New Haven Register (Sunday) (New Haven, CT)
Sinema took Wall St. money while killing investor tax
Sen. Kyrsten Sinema, the Arizona Democrat who thwarted her party's goal of raising taxes on wealthy investors, received nearly $1 million over the past year from private equity professionals, hedge fund managers and venture capitalists whose taxes would have increased under the plan.
For years, Democrats have promised to raise taxes on such investors, who pay a lower rate on their earnings than ordinary workers. But just as they closed in on that goal last week, Sinema forced a series of changes to her party's $740 billion electionyear spending package, eliminating a proposed “carried interest” tax increase on private equity earnings while securing a $35 billion exemption that will spare much of the industry from a tax increase other huge corporations now have to pay.

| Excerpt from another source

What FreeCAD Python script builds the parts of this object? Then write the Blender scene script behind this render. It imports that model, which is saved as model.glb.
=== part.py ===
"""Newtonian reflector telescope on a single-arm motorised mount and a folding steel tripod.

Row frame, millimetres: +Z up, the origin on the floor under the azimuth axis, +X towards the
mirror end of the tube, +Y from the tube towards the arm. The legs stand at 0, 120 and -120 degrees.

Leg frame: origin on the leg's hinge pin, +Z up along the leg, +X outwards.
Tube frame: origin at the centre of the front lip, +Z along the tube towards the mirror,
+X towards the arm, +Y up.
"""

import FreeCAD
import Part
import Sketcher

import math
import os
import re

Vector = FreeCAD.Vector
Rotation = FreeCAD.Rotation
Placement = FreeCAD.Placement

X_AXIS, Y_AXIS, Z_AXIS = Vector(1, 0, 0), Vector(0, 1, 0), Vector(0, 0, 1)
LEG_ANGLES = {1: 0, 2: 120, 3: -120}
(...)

The bill, with Sinema's alterations intact, was given final approval by Congress on Friday and is expected to be signed by President Joe Biden next week.
Sinema has long aligned herself with the interests of private equity, hedge funds and venture capital, helping her net at least $1.5 million in campaign contributions since she was elected to the House a decade ago. But the $983,000 she has collected since last summer more than doubled what the industry donated to her during all of her preceding years in Congress combined, according to an Associated Press review of campaign finances disclosures.
The donations, which make Sinema one of the industry's top beneficiaries in Congress, serve a reminder of the way that high-power lobbying campaigns can have dramatic implications for the way legislation is crafted.